* start DATASET CONTENT *
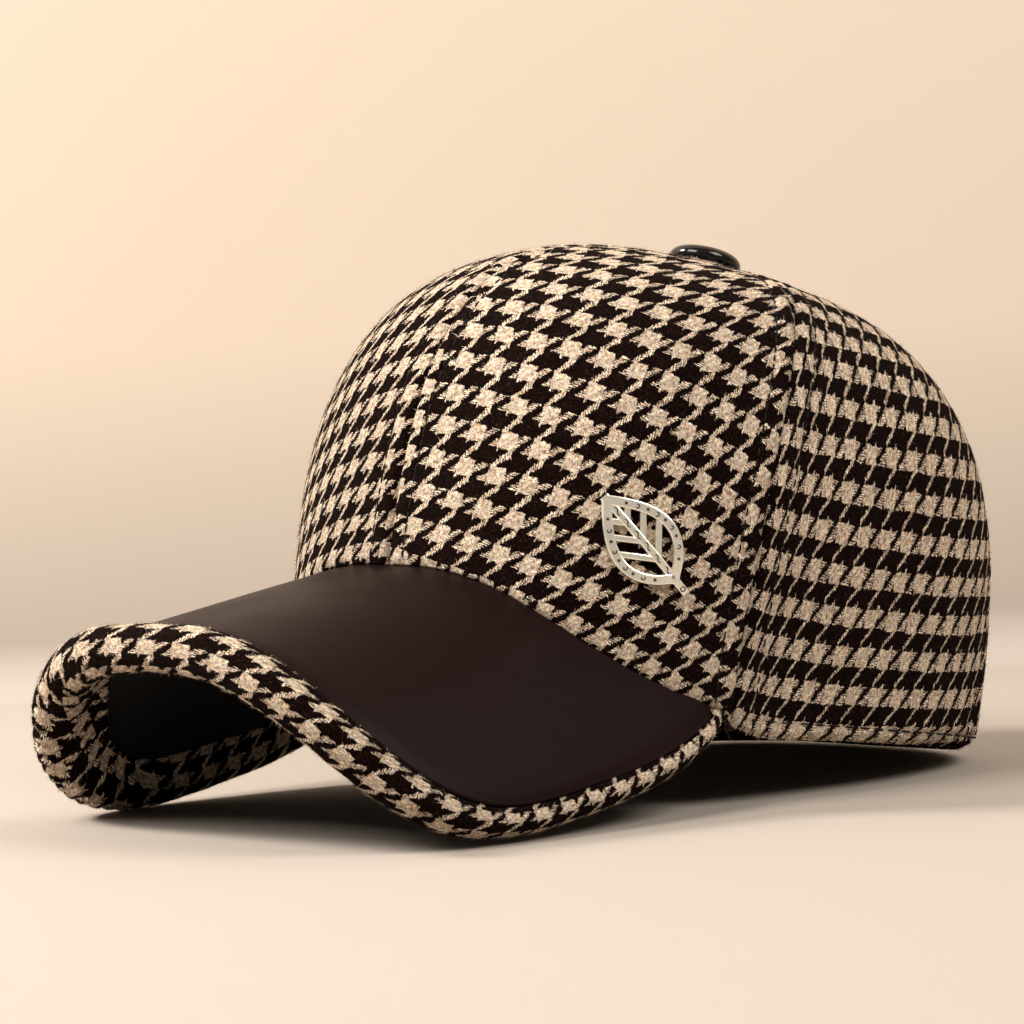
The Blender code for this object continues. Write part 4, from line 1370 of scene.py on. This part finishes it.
def stage_paper(name, is_backdrop):
    paper = Material(name)
    mottle = paper.noise(paper.position, 3.0, 3.0)
    color, backdrop = (paper.blend(mottle, tint, tuple(0.96 * part for part in tint))
                       for tint in (FLOOR_COLOR, BACKDROP_COLOR))
    if is_backdrop:
        height = paper.formula(paper.node("ShaderNodeSeparateXYZ", Vector=paper.position).outputs[2])
        color = paper.blend((height * (1.0 / BACKDROP_BLEND)).clamp(), color, backdrop)
        # seen from behind, the backdrop isn't in the way
        either = paper.node("ShaderNodeMixShader", Fac=paper.node("ShaderNodeNewGeometry").outputs["Backfacing"])
        paper.join(paper.shader.outputs[0], either.inputs[1])
        paper.join(paper.node("ShaderNodeBsdfTransparent").outputs[0], either.inputs[2])
        paper.join(either.outputs[0], paper.tree.nodes["Material Output"].inputs["Surface"])
    paper.set(Base_Color=color, Roughness=0.85, Specular_IOR_Level=0.2)
    return paper.made


def add_stage():
    """A plain floor that curves up into a plain backdrop."""
    near, right = level_axes()
    turns = [math.pi / 2.0 * step / 16 for step in range(1, 17)]
    outline = [(-STAGE_SIZE, 0.0), (BACKDROP_PLACE, 0.0)]
    outline += [(BACKDROP_PLACE + STAGE_CURVE * math.sin(turn), STAGE_CURVE * (1.0 - math.cos(turn)))
                for turn in turns]
    outline.append((BACKDROP_PLACE + STAGE_CURVE, STAGE_SIZE))
    points = [right * sideways - near * reach + Vector((0.0, 0.0, height))
              for reach, height in outline for sideways in (-STAGE_HALF_WIDTH, STAGE_HALF_WIDTH)]
    mesh = bpy.data.meshes.new("stage")
    mesh.from_pydata(points, [], [[2 * i, 2 * i + 1, 2 * i + 3, 2 * i + 2] for i in range(len(outline) - 1)])
    mesh.shade_smooth()
    mesh.materials.append(stage_paper("stage_floor", False))
    mesh.materials.append(stage_paper("stage_backdrop", True))
    for polygon in mesh.polygons:
        polygon.material_index = min(polygon.index, 1)
    made = bpy.data.objects.new("stage", mesh)
    bpy.context.collection.objects.link(made)


def add_lights():
    world = bpy.data.worlds.new("studio")
    bpy.context.scene.world = world
    world.use_nodes = True
    background = world.node_tree.nodes["Background"]
    background.inputs[0].default_value, background.inputs[1].default_value = WORLD_COLOR, WORLD_STRENGTH
    for name, setting in LIGHTS.items():
        add_area(name, *setting)


def main():
    add_camera()
    add_stage()
    add_lights()
    panels = add_crown()
    for number, (place, panel) in enumerate(panels.items()):
        add_fibres(f"{place}_nap", panel, PANEL_FIBRES, PANEL_SEED + number, CROWN_MIDDLE)
    add_crown_stitches()
    add_visor_sheets()
    add_fibres("rim_nap", add_rim(), RIM_FIBRES, RIM_SEED)
    add_button()
    add_pin()
    bpy.context.scene.view_settings.view_transform = "Standard"


main()
bpy.context.view_layer.update()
* end DATASET CONTENT *
Write out the whole listing again, exactly as it stands.

**THE RESPONSE:**
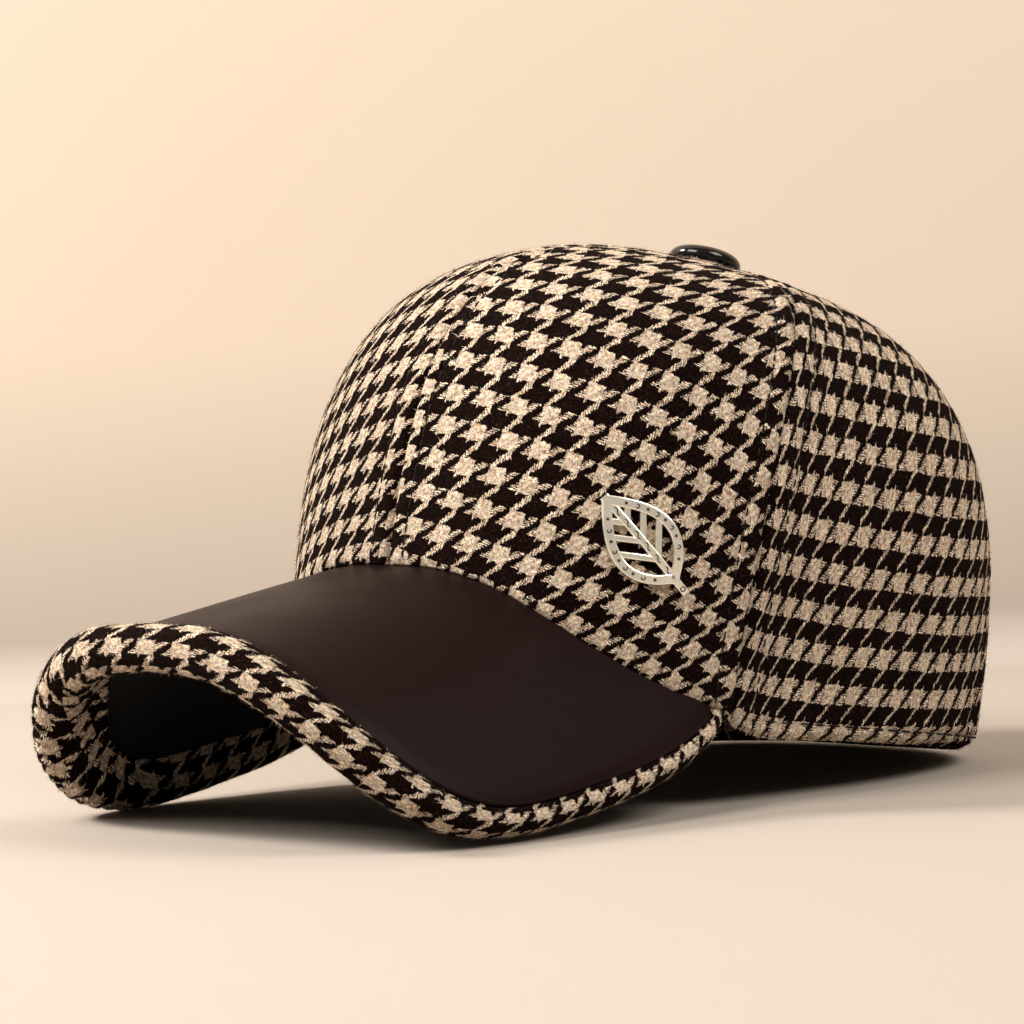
The Blender code for this object continues. Write part 4, from line 1370 of scene.py on. This part finishes it.
def stage_paper(name, is_backdrop):
    paper = Material(name)
    mottle = paper.noise(paper.position, 3.0, 3.0)
    color, backdrop = (paper.blend(mottle, tint, tuple(0.96 * part for part in tint))
                       for tint in (FLOOR_COLOR, BACKDROP_COLOR))
    if is_backdrop:
        height = paper.formula(paper.node("ShaderNodeSeparateXYZ", Vector=paper.position).outputs[2])
        color = paper.blend((height * (1.0 / BACKDROP_BLEND)).clamp(), color, backdrop)
        # seen from behind, the backdrop isn't in the way
        either = paper.node("ShaderNodeMixShader", Fac=paper.node("ShaderNodeNewGeometry").outputs["Backfacing"])
        paper.join(paper.shader.outputs[0], either.inputs[1])
        paper.join(paper.node("ShaderNodeBsdfTransparent").outputs[0], either.inputs[2])
        paper.join(either.outputs[0], paper.tree.nodes["Material Output"].inputs["Surface"])
    paper.set(Base_Color=color, Roughness=0.85, Specular_IOR_Level=0.2)
    return paper.made


def add_stage():
    """A plain floor that curves up into a plain backdrop."""
    near, right = level_axes()
    turns = [math.pi / 2.0 * step / 16 for step in range(1, 17)]
    outline = [(-STAGE_SIZE, 0.0), (BACKDROP_PLACE, 0.0)]
    outline += [(BACKDROP_PLACE + STAGE_CURVE * math.sin(turn), STAGE_CURVE * (1.0 - math.cos(turn)))
                for turn in turns]
    outline.append((BACKDROP_PLACE + STAGE_CURVE, STAGE_SIZE))
    points = [right * sideways - near * reach + Vector((0.0, 0.0, height))
              for reach, height in outline for sideways in (-STAGE_HALF_WIDTH, STAGE_HALF_WIDTH)]
    mesh = bpy.data.meshes.new("stage")
    mesh.from_pydata(points, [], [[2 * i, 2 * i + 1, 2 * i + 3, 2 * i + 2] for i in range(len(outline) - 1)])
    mesh.shade_smooth()
    mesh.materials.append(stage_paper("stage_floor", False))
    mesh.materials.append(stage_paper("stage_backdrop", True))
    for polygon in mesh.polygons:
        polygon.material_index = min(polygon.index, 1)
    made = bpy.data.objects.new("stage", mesh)
    bpy.context.collection.objects.link(made)


def add_lights():
    world = bpy.data.worlds.new("studio")
    bpy.context.scene.world = world
    world.use_nodes = True
    background = world.node_tree.nodes["Background"]
    background.inputs[0].default_value, background.inputs[1].default_value = WORLD_COLOR, WORLD_STRENGTH
    for name, setting in LIGHTS.items():
        add_area(name, *setting)


def main():
    add_camera()
    add_stage()
    add_lights()
    panels = add_crown()
    for number, (place, panel) in enumerate(panels.items()):
        add_fibres(f"{place}_nap", panel, PANEL_FIBRES, PANEL_SEED + number, CROWN_MIDDLE)
    add_crown_stitches()
    add_visor_sheets()
    add_fibres("rim_nap", add_rim(), RIM_FIBRES, RIM_SEED)
    add_button()
    add_pin()
    bpy.context.scene.view_settings.view_transform = "Standard"


main()
bpy.context.view_layer.update()